The fact that the housing sector is recovering is no secret. Shares of homebuilders have doubled in the last year and most of the sector is looking fairly expensive compared to historic multiples. While I believe the sector could still surprise on the upside, paying 30 times trailing earnings or more for a stock that has already seen triple digit returns leaves an investor exposed to significant downside risk. Investors need to carefully assess earnings potential and may want to think about pairing stronger names with shorts to hedge headline risk.
After the homebuilders, home improvement retailers have probably seen the biggest jump in share price. Lumber Liquidators (NYSE:LL) has seen its shares surge by 220% over the last year and now trades for 36.2 times trailing earnings. The company's is profitable with a return on equity of 19.5% and an operating margin of 8.7%, well above peers. The company has grown revenue at an annualized pace of 14% over the last five years and net income at a 23% annualized pace. With a five-year average price multiple of 20 times, the company would have to grow revenue significantly faster over the next year to justify the high current multiple.
Investors may not want to completely neglect the home improvement retailers. The industry will benefit from the rebound in construction as well as improved homeowner sentiment as home prices increase. Against high-fliers like Lumber Liquidators, I like Lowe's (NYSE:LOW) which trades much more reasonably at 21.2 times trailing earnings and pays a 2.0% dividend yield. The shares have lagged peers with an increase of only 37% over the last year but fundamentals remain sound. While lower than Lumber Liquidators, profitability metrics are still respectable with a 5.7% operating margin and an 11.5% return on equity. Lowe's recently announced a partnership with Verizon (NYSE:VZ) to allow customers of the retailer's Iris smart home solution to monitor and control their home systems via their smartphone or tablet.

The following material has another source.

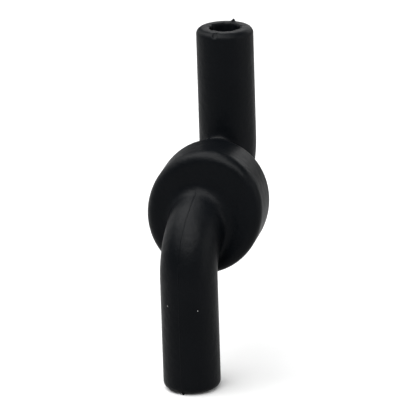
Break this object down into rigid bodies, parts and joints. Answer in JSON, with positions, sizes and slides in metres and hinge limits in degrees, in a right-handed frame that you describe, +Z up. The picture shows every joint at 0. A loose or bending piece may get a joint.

Timber and Building Products
Despite reporting negative earnings of $0.17 per share over the last year, Louisiana-Pacific (NYSE:LPX) has surged 121% over the period. The company, a manufacturer of building products, has been caught in the frenzy for housing stocks even though it has reported a net loss of $9.52 per share in the last five years. Both operating margin and return on equity are negative and the company pays no dividend. A Circuit Court of Appeals recently ruled against plaintiffs claiming that Louisiana-Pacific negligently designed and manufactured some products and violated provisions under the North Carolina Unfair and Deceptive Trade Practices Act (UDTPA).
A better play in the raw materials space is Plum Creek Timber (NYSE:PCL), a timberland real estate investment trust (REIT). The 15% increase in shares over the last year has increased the price multiple to 36.1 times trailing earnings but sales are expected to increase by 10% this year and next. The company pays a stable 4.3% dividend yield and is relatively well-managed with an operating margin of 15.0% and a 20.5% return on equity. Standard & Poor's recently assigned a BBB senior unsecured debt rating to the company's $325 million in notes due 2023 which will be used to pay debt maturing next year.
Further down the revenue stream
Most of the homebuilders and materials companies have already been bid up and are reaching expensive valuations. Investors may want to look further down the revenue stream to companies that will benefit from a higher rate of household formation and increasing prices.
The Chubb Corporation (NYSE:CB) is a property and casualty insurer that sees approximately 28% of net premiums from homeowners and property policies. The shares trade relatively cheaply at 10.9 times trailing earnings and pay a 2.2% dividend yield. Shares are down 7.1% in the last month on general market weakness and Hurricane Sandy-related selling but are still up 16% over the last year. The company has an 18.7% operating margin and a 12.0% return on equity, both above peers in the industry. The company recently suspended its buyback program to assess losses to Hurricane Sandy.
The housing market has clearly bottomed and the outlook for the next few years may surprise to the upside. The majority of the bounce in stocks associated with the sector has most likely been made already but supply-demand dynamics still offer an opportunity for investors to capture decent returns. Investors should look further out on the revenue curve, possibly to insurance carriers, or hedge relatively cheaper plays against the overvalued names in the sector.